I just read the biography of the Mitford sisters, including Mosley's (2nd) wife Diana.

His first wife, Cynthia "Cimmie" Curzon, came of a background and family that makes for some interesting reading as well. Cimmie's father was George Curzon, who was in turn Under Secretary of State at the Foreign Office, then Viceroy of India, then Leader of the House of Lords, then member of the War Cabinet during the First World War, then Foreign Secretary, and finally Lord President of the Council. Cimmie herself was an Member of Parliament. Tom treated Cimmie none too well, and was constantly unfaithful. One of his many affairs was with Cimmie's younger sister, Alexandra "Baba" Curzon Metcalfe. Cimmie died at the age of 34 after an appendectomy. This was not uncomon in a pre-antibiotic era, but it's also been said that she put up no fight for her life at all. She had loved her husband passionately, and Tom's treatment of her broke her spirit.
posted by orange swan at 7:02 PM on October 4, 2011


They stood up to hatred
Mark Gould meets veterans of the 43 Group, an organisation of Jewish ex-servicemen who waged a five-year war against Oswald Mosley's fascists
posted by Joe in Australia at 10:28 PM on October 4, 2011 [1 favorite]


Yep Mike D, it was Unity Valkyrie, conceived in Swastika, Ontario.

"the annoyance re:stealing the hats from Eton...was the utter juvenility of the act"

Well the biographer was certainly annoyed. But I find that surprising - they (Jessica, her boyfriend/distant cousin, and their friend Toynbee) had all been cut off from their parents for their political beliefs so they really didn't have a lot of money. I guess it would have been a more 'self-less' act to throw them away (actually that was a suggestion of the biographer) but Toynbee's girlfriend who dumped him was mad about the theft, not what ended up happening to the hats. There's just something very upper class about the thought that you can protest but you're never supposed to benefit from the protest.

I don't think Unity was nuts, any more than I think that a super Justin Beiber fan is nuts. The suicide attempt was because she couldn't bare that her two favourite countries would be going to war, and I think she knew she would never be welcomed back into England and that Germany was going to be a battleground (plus Hitler would be too busy to hang around with her). I actually think she was willingly ignorant of the horrors of Hitler and she wasn't a good person however much her sister (the Communist) loved her.

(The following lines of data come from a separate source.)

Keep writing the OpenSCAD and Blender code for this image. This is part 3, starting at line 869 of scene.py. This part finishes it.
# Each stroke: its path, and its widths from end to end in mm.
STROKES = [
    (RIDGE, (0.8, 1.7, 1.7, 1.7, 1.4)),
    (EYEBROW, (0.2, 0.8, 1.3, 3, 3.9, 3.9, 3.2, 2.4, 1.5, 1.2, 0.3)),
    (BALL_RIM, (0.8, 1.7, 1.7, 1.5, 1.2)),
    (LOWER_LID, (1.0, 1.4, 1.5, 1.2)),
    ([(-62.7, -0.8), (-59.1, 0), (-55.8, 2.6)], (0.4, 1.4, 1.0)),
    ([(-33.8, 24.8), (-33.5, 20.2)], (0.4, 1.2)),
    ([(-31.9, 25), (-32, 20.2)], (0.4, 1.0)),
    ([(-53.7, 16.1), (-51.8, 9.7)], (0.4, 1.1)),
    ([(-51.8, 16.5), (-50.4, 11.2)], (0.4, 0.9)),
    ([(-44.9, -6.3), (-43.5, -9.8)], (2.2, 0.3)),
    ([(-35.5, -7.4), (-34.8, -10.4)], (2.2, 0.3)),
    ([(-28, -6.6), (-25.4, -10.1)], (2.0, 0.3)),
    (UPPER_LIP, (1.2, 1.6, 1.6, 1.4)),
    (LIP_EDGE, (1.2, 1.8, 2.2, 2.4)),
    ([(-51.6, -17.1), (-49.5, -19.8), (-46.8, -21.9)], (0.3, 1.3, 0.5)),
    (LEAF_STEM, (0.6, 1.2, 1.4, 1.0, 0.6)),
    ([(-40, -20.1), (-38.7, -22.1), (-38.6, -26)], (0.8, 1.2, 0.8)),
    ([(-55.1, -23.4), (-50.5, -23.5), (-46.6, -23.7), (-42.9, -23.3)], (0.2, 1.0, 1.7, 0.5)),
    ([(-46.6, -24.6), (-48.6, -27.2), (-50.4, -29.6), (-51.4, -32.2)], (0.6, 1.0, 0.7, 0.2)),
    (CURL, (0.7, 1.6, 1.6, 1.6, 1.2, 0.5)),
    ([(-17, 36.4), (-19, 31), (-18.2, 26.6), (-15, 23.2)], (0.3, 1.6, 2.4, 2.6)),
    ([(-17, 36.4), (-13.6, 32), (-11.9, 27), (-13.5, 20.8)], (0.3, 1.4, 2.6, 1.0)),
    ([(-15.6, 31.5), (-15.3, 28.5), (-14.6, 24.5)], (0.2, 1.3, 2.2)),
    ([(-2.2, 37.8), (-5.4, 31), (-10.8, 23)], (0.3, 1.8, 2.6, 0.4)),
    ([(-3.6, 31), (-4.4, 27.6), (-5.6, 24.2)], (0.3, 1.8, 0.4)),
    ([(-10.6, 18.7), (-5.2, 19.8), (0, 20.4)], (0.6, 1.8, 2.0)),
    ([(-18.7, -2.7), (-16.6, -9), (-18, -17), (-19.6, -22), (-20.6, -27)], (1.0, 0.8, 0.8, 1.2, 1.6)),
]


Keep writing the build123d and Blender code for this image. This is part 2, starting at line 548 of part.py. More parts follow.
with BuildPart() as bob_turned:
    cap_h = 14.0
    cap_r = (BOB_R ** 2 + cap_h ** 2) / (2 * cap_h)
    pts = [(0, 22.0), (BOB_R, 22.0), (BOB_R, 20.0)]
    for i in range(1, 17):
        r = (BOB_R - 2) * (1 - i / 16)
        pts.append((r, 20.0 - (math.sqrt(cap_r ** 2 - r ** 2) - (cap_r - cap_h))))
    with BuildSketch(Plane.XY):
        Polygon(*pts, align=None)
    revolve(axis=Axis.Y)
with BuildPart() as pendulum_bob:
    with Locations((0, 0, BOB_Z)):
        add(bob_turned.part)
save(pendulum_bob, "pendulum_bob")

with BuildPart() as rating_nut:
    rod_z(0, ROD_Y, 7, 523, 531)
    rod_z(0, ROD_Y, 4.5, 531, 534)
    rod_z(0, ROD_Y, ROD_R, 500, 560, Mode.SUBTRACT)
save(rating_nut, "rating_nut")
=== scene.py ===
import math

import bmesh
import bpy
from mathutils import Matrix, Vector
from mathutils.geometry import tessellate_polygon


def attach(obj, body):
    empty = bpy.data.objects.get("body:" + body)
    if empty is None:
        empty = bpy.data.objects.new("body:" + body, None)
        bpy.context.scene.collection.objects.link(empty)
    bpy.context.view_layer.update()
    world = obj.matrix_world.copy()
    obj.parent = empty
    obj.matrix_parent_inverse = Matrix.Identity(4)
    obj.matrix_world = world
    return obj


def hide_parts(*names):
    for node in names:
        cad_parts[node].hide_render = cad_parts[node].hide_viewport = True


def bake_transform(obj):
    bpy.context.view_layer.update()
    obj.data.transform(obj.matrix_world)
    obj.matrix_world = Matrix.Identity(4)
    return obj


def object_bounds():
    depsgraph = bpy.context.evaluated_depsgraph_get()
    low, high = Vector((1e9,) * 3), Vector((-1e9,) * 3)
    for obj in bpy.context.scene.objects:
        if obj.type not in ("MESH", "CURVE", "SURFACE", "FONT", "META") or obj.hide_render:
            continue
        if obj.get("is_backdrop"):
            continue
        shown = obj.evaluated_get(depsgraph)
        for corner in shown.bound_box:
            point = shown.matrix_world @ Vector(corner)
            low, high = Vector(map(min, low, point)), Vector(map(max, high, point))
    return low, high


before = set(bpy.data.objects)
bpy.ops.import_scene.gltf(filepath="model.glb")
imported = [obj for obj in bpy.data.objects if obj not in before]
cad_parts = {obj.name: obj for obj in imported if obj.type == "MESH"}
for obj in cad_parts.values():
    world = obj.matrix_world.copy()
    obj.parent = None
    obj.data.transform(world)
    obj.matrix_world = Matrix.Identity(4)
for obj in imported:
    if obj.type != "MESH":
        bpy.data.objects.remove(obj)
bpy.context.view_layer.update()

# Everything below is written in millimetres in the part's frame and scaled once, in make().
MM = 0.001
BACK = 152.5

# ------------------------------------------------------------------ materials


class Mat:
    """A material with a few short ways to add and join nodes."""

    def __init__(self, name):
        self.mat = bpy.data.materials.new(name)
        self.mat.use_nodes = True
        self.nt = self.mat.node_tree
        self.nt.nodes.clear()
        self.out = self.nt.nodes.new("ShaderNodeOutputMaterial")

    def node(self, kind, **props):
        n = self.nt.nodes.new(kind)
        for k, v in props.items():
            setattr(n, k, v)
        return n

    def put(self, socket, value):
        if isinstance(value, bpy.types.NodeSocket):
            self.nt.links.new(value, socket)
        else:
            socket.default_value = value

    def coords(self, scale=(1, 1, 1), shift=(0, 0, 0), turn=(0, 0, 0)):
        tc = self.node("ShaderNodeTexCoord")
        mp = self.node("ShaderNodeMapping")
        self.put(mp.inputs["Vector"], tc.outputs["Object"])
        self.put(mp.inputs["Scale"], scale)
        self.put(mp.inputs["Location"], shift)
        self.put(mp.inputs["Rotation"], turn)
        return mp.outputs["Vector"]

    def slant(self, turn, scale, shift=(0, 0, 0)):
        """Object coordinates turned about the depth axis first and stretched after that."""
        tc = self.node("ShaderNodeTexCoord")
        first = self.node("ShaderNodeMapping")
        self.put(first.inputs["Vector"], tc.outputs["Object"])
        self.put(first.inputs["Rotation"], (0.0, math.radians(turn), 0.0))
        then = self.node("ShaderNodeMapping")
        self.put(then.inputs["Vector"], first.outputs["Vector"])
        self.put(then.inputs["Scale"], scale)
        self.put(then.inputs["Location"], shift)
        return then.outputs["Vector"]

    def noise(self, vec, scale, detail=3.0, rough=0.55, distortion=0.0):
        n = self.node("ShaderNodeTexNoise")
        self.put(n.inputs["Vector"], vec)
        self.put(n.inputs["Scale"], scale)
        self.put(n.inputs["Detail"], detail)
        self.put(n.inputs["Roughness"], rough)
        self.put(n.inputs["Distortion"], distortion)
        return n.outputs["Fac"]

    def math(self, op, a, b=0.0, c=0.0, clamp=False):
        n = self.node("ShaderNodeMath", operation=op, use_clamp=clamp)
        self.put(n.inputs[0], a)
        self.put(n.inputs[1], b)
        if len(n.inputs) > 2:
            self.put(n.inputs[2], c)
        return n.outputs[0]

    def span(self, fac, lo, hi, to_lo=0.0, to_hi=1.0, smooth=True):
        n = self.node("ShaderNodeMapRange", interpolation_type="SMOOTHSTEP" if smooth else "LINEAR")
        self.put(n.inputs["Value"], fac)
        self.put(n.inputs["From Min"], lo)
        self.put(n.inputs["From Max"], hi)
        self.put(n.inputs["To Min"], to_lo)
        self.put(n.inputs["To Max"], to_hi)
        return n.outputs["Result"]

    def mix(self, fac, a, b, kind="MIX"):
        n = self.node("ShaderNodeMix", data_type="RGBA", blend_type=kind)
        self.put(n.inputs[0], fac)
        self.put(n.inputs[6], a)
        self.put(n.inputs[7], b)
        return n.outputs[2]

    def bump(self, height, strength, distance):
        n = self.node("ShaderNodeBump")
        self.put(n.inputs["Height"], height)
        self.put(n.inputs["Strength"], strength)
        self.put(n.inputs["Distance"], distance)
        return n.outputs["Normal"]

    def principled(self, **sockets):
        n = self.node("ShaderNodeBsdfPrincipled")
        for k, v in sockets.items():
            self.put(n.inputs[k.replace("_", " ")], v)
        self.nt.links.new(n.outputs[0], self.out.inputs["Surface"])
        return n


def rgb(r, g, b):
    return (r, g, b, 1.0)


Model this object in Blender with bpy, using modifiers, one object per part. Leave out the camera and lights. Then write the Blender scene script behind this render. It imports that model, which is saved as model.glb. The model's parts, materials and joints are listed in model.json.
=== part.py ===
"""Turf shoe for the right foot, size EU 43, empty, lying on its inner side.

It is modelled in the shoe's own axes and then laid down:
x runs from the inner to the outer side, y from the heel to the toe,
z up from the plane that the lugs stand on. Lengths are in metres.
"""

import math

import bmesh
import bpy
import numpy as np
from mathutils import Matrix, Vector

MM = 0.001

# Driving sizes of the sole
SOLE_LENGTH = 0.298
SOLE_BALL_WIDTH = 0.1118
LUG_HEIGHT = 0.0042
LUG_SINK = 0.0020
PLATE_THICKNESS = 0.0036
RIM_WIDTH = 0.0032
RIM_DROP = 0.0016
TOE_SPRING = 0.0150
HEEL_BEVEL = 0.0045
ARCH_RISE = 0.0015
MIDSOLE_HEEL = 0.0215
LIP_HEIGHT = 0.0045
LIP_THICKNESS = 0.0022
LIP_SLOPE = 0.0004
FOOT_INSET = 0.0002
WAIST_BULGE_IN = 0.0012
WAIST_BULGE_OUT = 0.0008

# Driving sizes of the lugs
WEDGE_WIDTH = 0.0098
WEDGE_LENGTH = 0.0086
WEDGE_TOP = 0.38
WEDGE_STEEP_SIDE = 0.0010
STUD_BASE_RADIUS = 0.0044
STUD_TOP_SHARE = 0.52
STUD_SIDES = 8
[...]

As for Jessica, my sympathies are with her. Her family never seemed to take her seriously, perhaps because she was one of the youngest. (...and for everyone reading, Winston Churchill was her cousin so it wasn't like the PM was rounding up money for her, it was her cousin rounding up money for her). I think her relatives got away with a lot (like Diana never really apologizing for supporting Hitler) just by smiling and going on like nothing was wrong. And I think it really grated on Jessica to see that. Or maybe that was me projecting. That family was way off normal - and for no real reason, they seemed to be typical upper class, not really rich, people until they found politics.